Task description: Please output the lines shown below exactly as they appear.

Recorded information:
+--

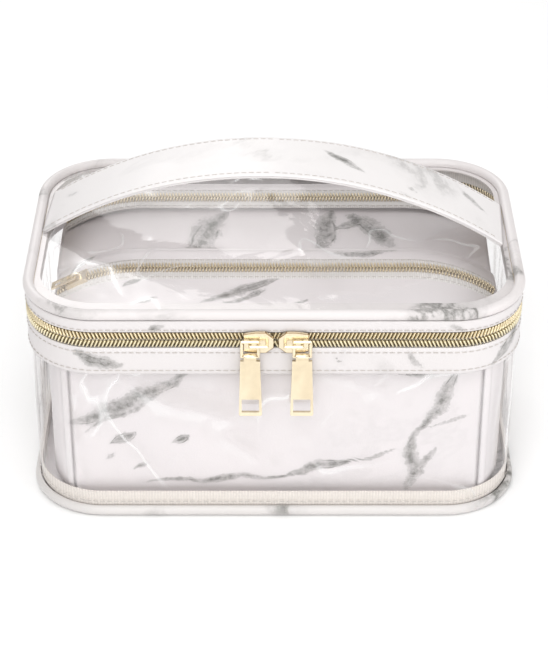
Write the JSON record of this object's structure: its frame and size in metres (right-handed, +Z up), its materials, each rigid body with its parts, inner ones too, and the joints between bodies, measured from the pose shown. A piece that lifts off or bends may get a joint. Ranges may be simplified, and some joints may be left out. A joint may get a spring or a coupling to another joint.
{
  "type": "makeup train case",
  "caption": "Clear-walled makeup train case with marble-print trim, zipped hinged lid, arched strap handle and two zipped pouches inside.",
  "frame": {"origin": "middle of the base's underside", "axes": "+Z up, -Y the front with the two zip pulls, +X the right-hand end"},
  "size_m": [0.2412, 0.1604, 0.1531],
  "materials": {
    "marbled_pu": "satin, grained, with soft grey veins",
    "stuffed_pouch": "satin, grained, with soft grey veins",
    "clear_vinyl": "clear and glossy",
    "woven_tape": "woven",
    "stiffener": "plain board",
    "gold_metal": "polished, pale gold"
  },
  "bodies": {
    "case": {"base_panel": "marbled_pu", "base_board": "stiffener", "base_lining": "marbled_pu", "base_welt": "marbled_pu", "seam_tape": "woven_tape", "clear_wall": "clear_vinyl", "upper_band": "marbled_pu", "lower_zip_tape": "woven_tape", "lower_zip_chain": "gold_metal", "zip_stop_left": "gold_metal", "zip_stop_right": "gold_metal", "hinge_strip": "marbled_pu", "front_pouch_body": "stuffed_pouch", "front_pouch_chain": "gold_metal", "rear_pouch_body": "stuffed_pouch", "rear_pouch_chain": "gold_metal"},
    "lid": {"lid_window": "clear_vinyl", "lid_border": "marbled_pu", "lid_welt": "marbled_pu", "lid_band": "marbled_pu", "upper_zip_tape": "woven_tape", "upper_zip_chain": "gold_metal", "hinge_flap": "marbled_pu", "handle_end_left": "marbled_pu", "handle_end_right": "marbled_pu"},
    "handle": {"handle_strap": "marbled_pu", "handle_lining": "marbled_pu"},
    "slider_left": {"slider_left_body": "gold_metal", "slider_left_crown": "gold_metal"},
    "link_left": {"pull_link_left": "gold_metal"},
    "tab_left": {"pull_tab_left": "gold_metal"},
    "slider_right": {"slider_right_body": "gold_metal", "slider_right_crown": "gold_metal"},
    "link_right": {"pull_link_right": "gold_metal"},
    "tab_right": {"pull_tab_right": "gold_metal"},
    "front_slider": {"front_pouch_slider": "gold_metal"},
    "front_pull": {"front_pouch_pull": "gold_metal"},
    "rear_slider": {"rear_pouch_slider": "gold_metal"},
    "rear_pull": {"rear_pouch_pull": "gold_metal"}
  },
  "joints": [
    {"name": "lid_hinge", "type": "hinge", "parent": "case", "child": "lid", "pos_m": [0, 0.0774, 0.1031], "axis": [-1, 0, 0], "range_deg": [0, 180]},
    {"name": "handle_sway", "type": "hinge", "parent": "lid", "child": "handle", "pos_m": [0, 0.0155, 0.1173], "axis": [0.9983, -0.0576, 0], "range_deg": [-20, 20], "stiffness_Nm_per_rad": 0.05},
    {"name": "slider_left_travel", "type": "slide", "parent": "case", "child": "slider_left", "axis": [-1, 0, 0], "range_m": [0, 0.066]},
    {"name": "link_left_swing", "type": "hinge", "parent": "slider_left", "child": "link_left", "pos_m": [-0.0112, -0.0802, 0.1031], "axis": [0, 1, 0], "range_deg": [-8, 30]},
    {"name": "tab_left_lift", "type": "hinge", "parent": "link_left", "child": "tab_left", "pos_m": [-0.0112, -0.0802, 0.0967], "axis": [-1, 0, 0], "range_deg": [-4, 120]},
    {"name": "slider_right_travel", "type": "slide", "parent": "case", "child": "slider_right", "axis": [1, 0, 0], "range_m": [0, 0.066]},
    {"name": "link_right_swing", "type": "hinge", "parent": "slider_right", "child": "link_right", "pos_m": [0.0132, -0.0802, 0.1031], "axis": [0, 1, 0], "range_deg": [-30, 8]},
    {"name": "tab_right_lift", "type": "hinge", "parent": "link_right", "child": "tab_right", "pos_m": [0.0132, -0.0802, 0.0967], "axis": [-1, 0, 0], "range_deg": [-4, 120]},
    {"name": "front_slider_travel", "type": "hinge", "parent": "case", "child": "front_slider", "pos_m": [-0.064, -0.018, 0.037], "axis": [0, 1, 0], "range_deg": [-4, 27]},
    {"name": "front_pull_lift", "type": "hinge", "parent": "front_slider", "child": "front_pull", "pos_m": [-0.09764, -0.018, 0.10302], "axis": [0, 1, 0], "range_deg": [0, 65]},
    {"name": "rear_slider_travel", "type": "hinge", "parent": "case", "child": "rear_slider", "pos_m": [0.066, 0.05, 0.0385], "axis": [0, -1, 0], "range_deg": [0, 27]},
    {"name": "rear_pull_lift", "type": "hinge", "parent": "rear_slider", "child": "rear_pull", "pos_m": [0.09964, 0.05, 0.10452], "axis": [0, -1, 0], "range_deg": [0, 65]}
  ]
}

+--

Written answer:
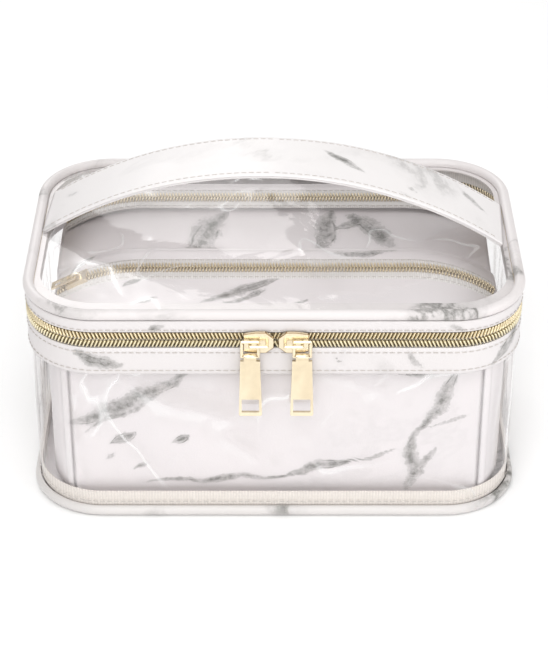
Write the JSON record of this object's structure: its frame and size in metres (right-handed, +Z up), its materials, each rigid body with its parts, inner ones too, and the joints between bodies, measured from the pose shown. A piece that lifts off or bends may get a joint. Ranges may be simplified, and some joints may be left out. A joint may get a spring or a coupling to another joint.
{
  "type": "makeup train case",
  "caption": "Clear-walled makeup train case with marble-print trim, zipped hinged lid, arched strap handle and two zipped pouches inside.",
  "frame": {"origin": "middle of the base's underside", "axes": "+Z up, -Y the front with the two zip pulls, +X the right-hand end"},
  "size_m": [0.2412, 0.1604, 0.1531],
  "materials": {
    "marbled_pu": "satin, grained, with soft grey veins",
    "stuffed_pouch": "satin, grained, with soft grey veins",
    "clear_vinyl": "clear and glossy",
    "woven_tape": "woven",
    "stiffener": "plain board",
    "gold_metal": "polished, pale gold"
  },
  "bodies": {
    "case": {"base_panel": "marbled_pu", "base_board": "stiffener", "base_lining": "marbled_pu", "base_welt": "marbled_pu", "seam_tape": "woven_tape", "clear_wall": "clear_vinyl", "upper_band": "marbled_pu", "lower_zip_tape": "woven_tape", "lower_zip_chain": "gold_metal", "zip_stop_left": "gold_metal", "zip_stop_right": "gold_metal", "hinge_strip": "marbled_pu", "front_pouch_body": "stuffed_pouch", "front_pouch_chain": "gold_metal", "rear_pouch_body": "stuffed_pouch", "rear_pouch_chain": "gold_metal"},
    "lid": {"lid_window": "clear_vinyl", "lid_border": "marbled_pu", "lid_welt": "marbled_pu", "lid_band": "marbled_pu", "upper_zip_tape": "woven_tape", "upper_zip_chain": "gold_metal", "hinge_flap": "marbled_pu", "handle_end_left": "marbled_pu", "handle_end_right": "marbled_pu"},
    "handle": {"handle_strap": "marbled_pu", "handle_lining": "marbled_pu"},
    "slider_left": {"slider_left_body": "gold_metal", "slider_left_crown": "gold_metal"},
    "link_left": {"pull_link_left": "gold_metal"},
    "tab_left": {"pull_tab_left": "gold_metal"},
    "slider_right": {"slider_right_body": "gold_metal", "slider_right_crown": "gold_metal"},
    "link_right": {"pull_link_right": "gold_metal"},
    "tab_right": {"pull_tab_right": "gold_metal"},
    "front_slider": {"front_pouch_slider": "gold_metal"},
    "front_pull": {"front_pouch_pull": "gold_metal"},
    "rear_slider": {"rear_pouch_slider": "gold_metal"},
    "rear_pull": {"rear_pouch_pull": "gold_metal"}
  },
  "joints": [
    {"name": "lid_hinge", "type": "hinge", "parent": "case", "child": "lid", "pos_m": [0, 0.0774, 0.1031], "axis": [-1, 0, 0], "range_deg": [0, 180]},
    {"name": "handle_sway", "type": "hinge", "parent": "lid", "child": "handle", "pos_m": [0, 0.0155, 0.1173], "axis": [0.9983, -0.0576, 0], "range_deg": [-20, 20], "stiffness_Nm_per_rad": 0.05},
    {"name": "slider_left_travel", "type": "slide", "parent": "case", "child": "slider_left", "axis": [-1, 0, 0], "range_m": [0, 0.066]},
    {"name": "link_left_swing", "type": "hinge", "parent": "slider_left", "child": "link_left", "pos_m": [-0.0112, -0.0802, 0.1031], "axis": [0, 1, 0], "range_deg": [-8, 30]},
    {"name": "tab_left_lift", "type": "hinge", "parent": "link_left", "child": "tab_left", "pos_m": [-0.0112, -0.0802, 0.0967], "axis": [-1, 0, 0], "range_deg": [-4, 120]},
    {"name": "slider_right_travel", "type": "slide", "parent": "case", "child": "slider_right", "axis": [1, 0, 0], "range_m": [0, 0.066]},
    {"name": "link_right_swing", "type": "hinge", "parent": "slider_right", "child": "link_right", "pos_m": [0.0132, -0.0802, 0.1031], "axis": [0, 1, 0], "range_deg": [-30, 8]},
    {"name": "tab_right_lift", "type": "hinge", "parent": "link_right", "child": "tab_right", "pos_m": [0.0132, -0.0802, 0.0967], "axis": [-1, 0, 0], "range_deg": [-4, 120]},
    {"name": "front_slider_travel", "type": "hinge", "parent": "case", "child": "front_slider", "pos_m": [-0.064, -0.018, 0.037], "axis": [0, 1, 0], "range_deg": [-4, 27]},
    {"name": "front_pull_lift", "type": "hinge", "parent": "front_slider", "child": "front_pull", "pos_m": [-0.09764, -0.018, 0.10302], "axis": [0, 1, 0], "range_deg": [0, 65]},
    {"name": "rear_slider_travel", "type": "hinge", "parent": "case", "child": "rear_slider", "pos_m": [0.066, 0.05, 0.0385], "axis": [0, -1, 0], "range_deg": [0, 27]},
    {"name": "rear_pull_lift", "type": "hinge", "parent": "rear_slider", "child": "rear_pull", "pos_m": [0.09964, 0.05, 0.10452], "axis": [0, -1, 0], "range_deg": [0, 65]}
  ]
}